┏━━

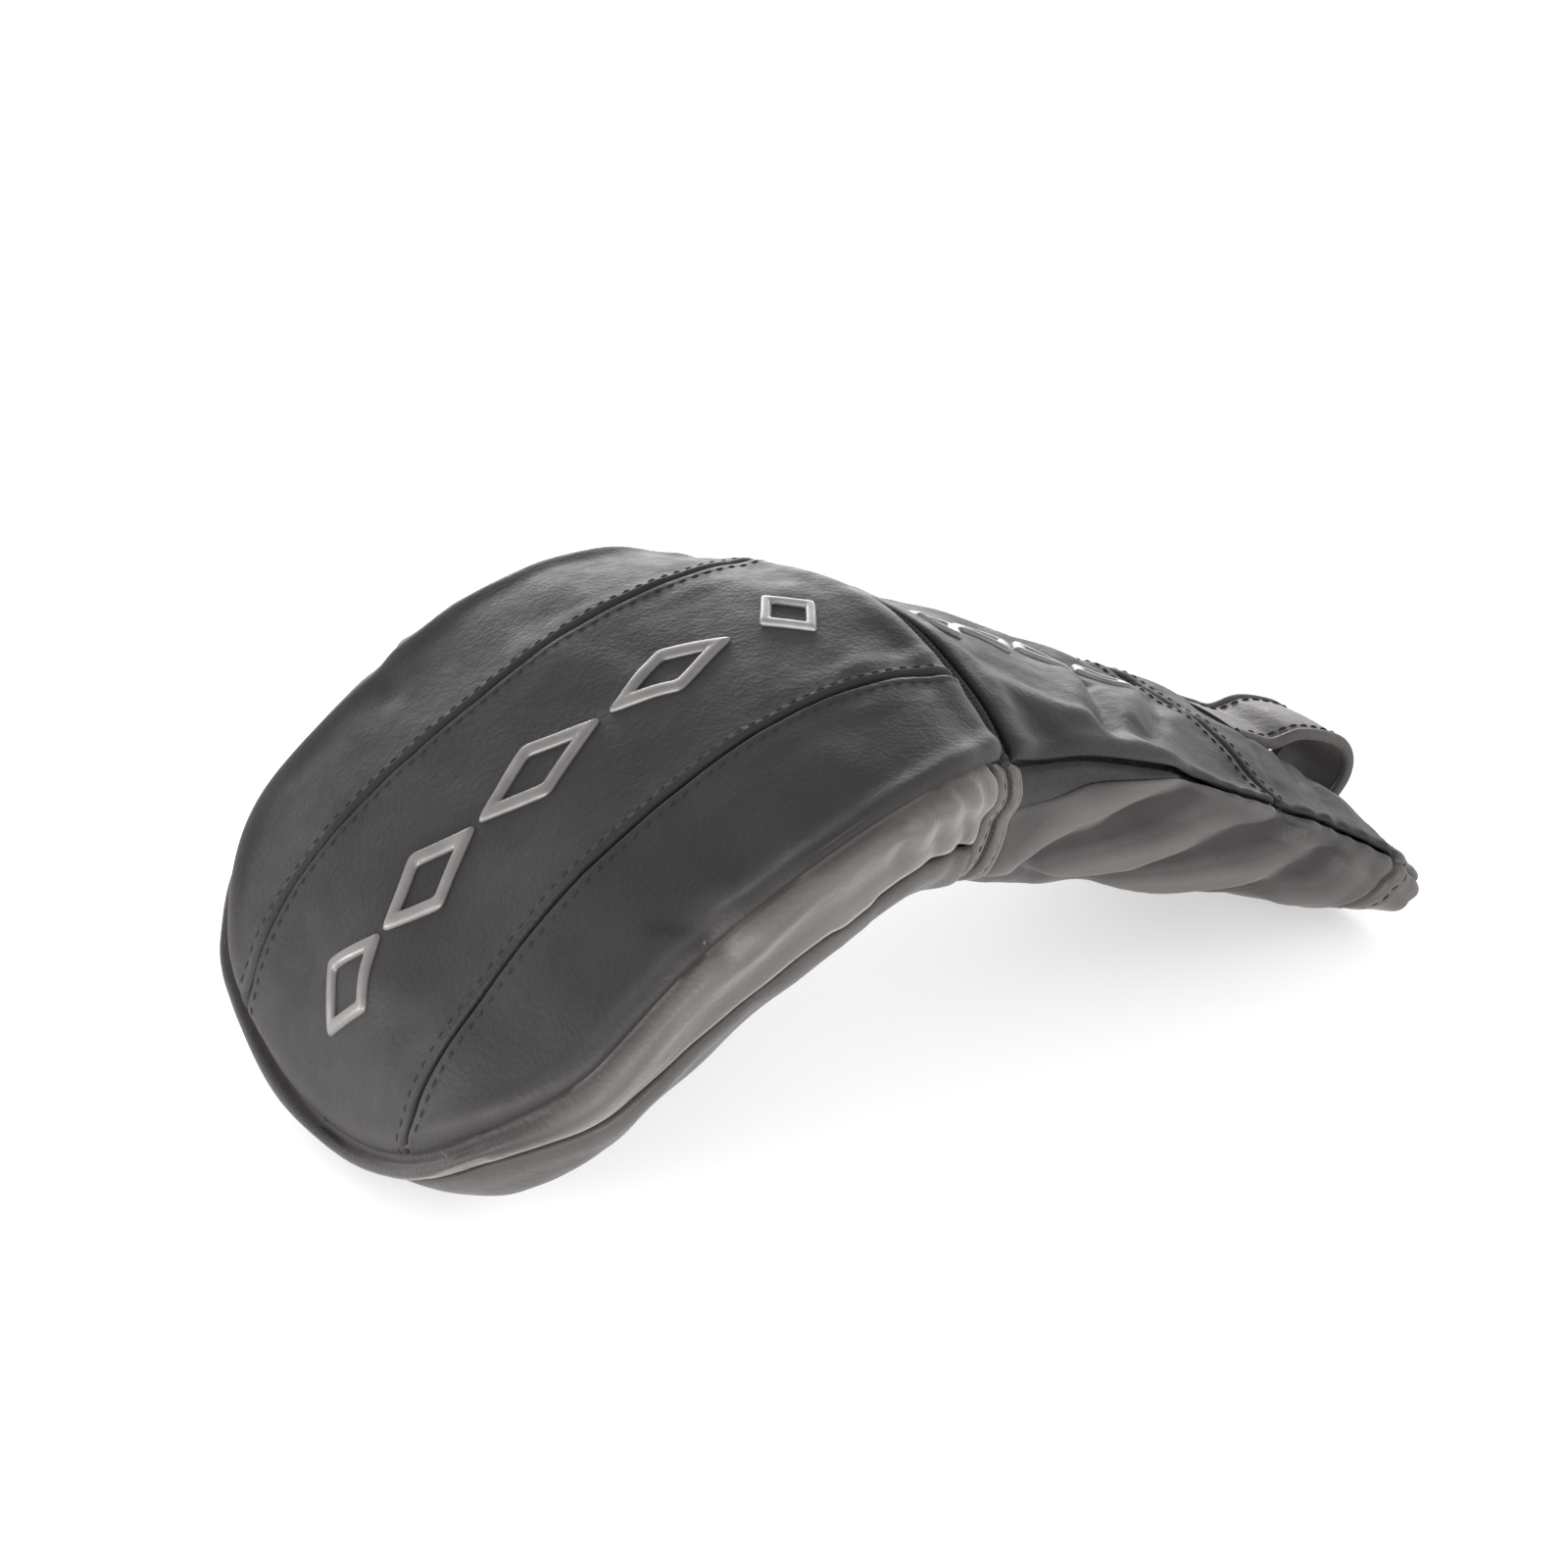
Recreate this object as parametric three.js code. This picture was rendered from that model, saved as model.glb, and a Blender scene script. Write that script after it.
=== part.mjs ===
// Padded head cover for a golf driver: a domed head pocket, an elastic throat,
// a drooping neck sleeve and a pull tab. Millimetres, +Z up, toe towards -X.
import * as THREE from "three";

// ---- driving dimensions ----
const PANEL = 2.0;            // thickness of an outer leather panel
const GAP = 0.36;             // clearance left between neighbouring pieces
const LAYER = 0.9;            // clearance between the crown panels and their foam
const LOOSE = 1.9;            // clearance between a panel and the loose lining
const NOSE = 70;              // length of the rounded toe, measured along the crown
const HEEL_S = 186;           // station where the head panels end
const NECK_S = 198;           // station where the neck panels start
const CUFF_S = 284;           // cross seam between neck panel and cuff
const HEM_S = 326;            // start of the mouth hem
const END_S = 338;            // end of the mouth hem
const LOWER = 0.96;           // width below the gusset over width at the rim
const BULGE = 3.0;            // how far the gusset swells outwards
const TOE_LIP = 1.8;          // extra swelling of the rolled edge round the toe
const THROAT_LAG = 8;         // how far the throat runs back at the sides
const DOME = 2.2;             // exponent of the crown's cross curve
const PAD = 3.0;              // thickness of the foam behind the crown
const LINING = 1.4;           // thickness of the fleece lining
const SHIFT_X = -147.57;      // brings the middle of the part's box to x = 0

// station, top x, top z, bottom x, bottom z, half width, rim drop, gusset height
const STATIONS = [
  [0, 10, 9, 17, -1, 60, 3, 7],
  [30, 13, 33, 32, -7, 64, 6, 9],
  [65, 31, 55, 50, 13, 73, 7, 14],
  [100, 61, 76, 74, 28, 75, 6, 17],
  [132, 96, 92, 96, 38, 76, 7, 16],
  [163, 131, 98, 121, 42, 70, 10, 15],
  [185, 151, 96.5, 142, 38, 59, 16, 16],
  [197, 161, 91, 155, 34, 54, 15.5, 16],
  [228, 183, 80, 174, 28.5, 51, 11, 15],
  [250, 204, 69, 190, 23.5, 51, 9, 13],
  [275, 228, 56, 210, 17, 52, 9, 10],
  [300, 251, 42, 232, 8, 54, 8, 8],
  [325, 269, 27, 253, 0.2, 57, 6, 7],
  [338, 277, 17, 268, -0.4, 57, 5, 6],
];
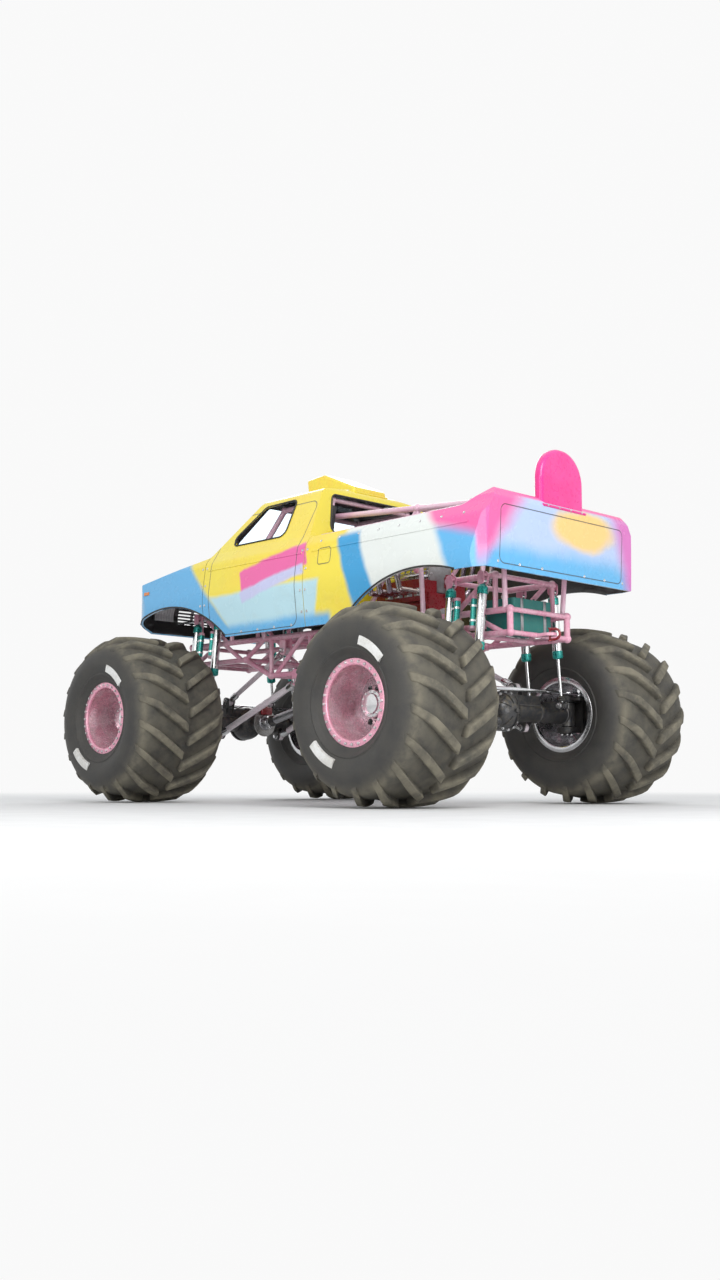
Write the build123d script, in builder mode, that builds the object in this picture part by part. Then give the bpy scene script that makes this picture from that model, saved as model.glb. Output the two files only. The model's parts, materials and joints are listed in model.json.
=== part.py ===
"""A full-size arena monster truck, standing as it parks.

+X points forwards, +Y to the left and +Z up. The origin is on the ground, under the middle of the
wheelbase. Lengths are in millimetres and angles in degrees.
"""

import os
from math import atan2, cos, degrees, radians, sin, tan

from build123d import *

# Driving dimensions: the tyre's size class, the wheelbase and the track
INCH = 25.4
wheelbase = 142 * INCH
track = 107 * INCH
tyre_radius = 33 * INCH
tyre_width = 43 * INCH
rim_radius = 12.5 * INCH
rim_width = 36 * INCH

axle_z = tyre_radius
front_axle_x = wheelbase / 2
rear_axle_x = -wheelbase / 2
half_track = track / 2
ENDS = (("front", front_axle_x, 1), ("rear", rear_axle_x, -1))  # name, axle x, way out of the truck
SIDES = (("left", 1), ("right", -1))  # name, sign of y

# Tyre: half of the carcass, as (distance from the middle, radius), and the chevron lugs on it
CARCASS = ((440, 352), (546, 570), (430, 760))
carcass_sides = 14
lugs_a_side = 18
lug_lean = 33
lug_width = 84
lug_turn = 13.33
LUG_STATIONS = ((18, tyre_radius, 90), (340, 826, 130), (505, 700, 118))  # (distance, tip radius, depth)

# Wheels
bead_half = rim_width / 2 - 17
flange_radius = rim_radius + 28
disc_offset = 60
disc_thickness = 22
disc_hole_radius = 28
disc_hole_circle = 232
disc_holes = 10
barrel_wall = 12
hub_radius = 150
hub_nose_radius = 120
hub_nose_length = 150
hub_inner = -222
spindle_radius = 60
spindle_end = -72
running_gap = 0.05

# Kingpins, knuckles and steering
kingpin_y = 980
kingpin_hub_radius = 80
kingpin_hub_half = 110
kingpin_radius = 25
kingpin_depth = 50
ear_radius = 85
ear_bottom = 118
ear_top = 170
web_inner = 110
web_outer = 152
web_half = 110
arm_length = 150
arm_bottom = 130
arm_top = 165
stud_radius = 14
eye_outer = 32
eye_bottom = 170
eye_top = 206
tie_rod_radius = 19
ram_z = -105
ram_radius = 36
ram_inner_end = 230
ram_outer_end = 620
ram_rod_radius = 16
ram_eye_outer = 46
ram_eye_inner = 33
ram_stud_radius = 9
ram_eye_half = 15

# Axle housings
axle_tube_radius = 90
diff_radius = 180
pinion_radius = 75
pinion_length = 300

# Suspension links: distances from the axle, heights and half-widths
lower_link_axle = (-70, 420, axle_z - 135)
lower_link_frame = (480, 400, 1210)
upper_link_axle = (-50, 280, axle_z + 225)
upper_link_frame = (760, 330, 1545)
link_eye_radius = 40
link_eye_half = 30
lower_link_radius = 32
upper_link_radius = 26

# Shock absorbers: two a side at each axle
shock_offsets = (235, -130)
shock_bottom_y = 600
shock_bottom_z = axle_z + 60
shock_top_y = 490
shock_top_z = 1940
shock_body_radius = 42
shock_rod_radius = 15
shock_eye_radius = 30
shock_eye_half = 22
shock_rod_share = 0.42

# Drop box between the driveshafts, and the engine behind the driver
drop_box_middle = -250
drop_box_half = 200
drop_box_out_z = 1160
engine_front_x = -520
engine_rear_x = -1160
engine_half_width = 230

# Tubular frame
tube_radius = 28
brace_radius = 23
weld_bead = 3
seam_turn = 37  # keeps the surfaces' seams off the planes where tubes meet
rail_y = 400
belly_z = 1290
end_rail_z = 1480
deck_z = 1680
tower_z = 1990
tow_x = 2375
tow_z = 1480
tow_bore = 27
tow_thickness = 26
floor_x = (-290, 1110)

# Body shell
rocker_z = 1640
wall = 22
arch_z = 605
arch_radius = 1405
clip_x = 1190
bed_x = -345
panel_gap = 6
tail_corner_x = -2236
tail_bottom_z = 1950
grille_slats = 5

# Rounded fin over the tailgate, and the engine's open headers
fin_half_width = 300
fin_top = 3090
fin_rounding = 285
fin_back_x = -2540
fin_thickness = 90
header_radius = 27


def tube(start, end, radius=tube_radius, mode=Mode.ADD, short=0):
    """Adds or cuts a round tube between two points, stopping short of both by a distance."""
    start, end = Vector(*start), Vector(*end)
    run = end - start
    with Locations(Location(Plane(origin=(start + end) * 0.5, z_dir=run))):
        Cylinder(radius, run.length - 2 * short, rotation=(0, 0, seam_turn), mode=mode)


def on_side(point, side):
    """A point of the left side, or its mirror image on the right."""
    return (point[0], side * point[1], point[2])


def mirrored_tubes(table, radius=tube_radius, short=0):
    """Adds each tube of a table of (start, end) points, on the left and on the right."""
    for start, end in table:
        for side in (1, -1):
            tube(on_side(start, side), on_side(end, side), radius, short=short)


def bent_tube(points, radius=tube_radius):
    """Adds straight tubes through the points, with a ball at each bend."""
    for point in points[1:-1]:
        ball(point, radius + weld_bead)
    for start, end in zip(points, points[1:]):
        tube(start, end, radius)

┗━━

**Short exercise:** Only lines with the word "three" should be collected from the material.

**Result of this task:**
Recreate this object as parametric three.js code. This picture was rendered from that model, saved as model.glb, and a Blender scene script. Write that script after it.
import * as THREE from "three";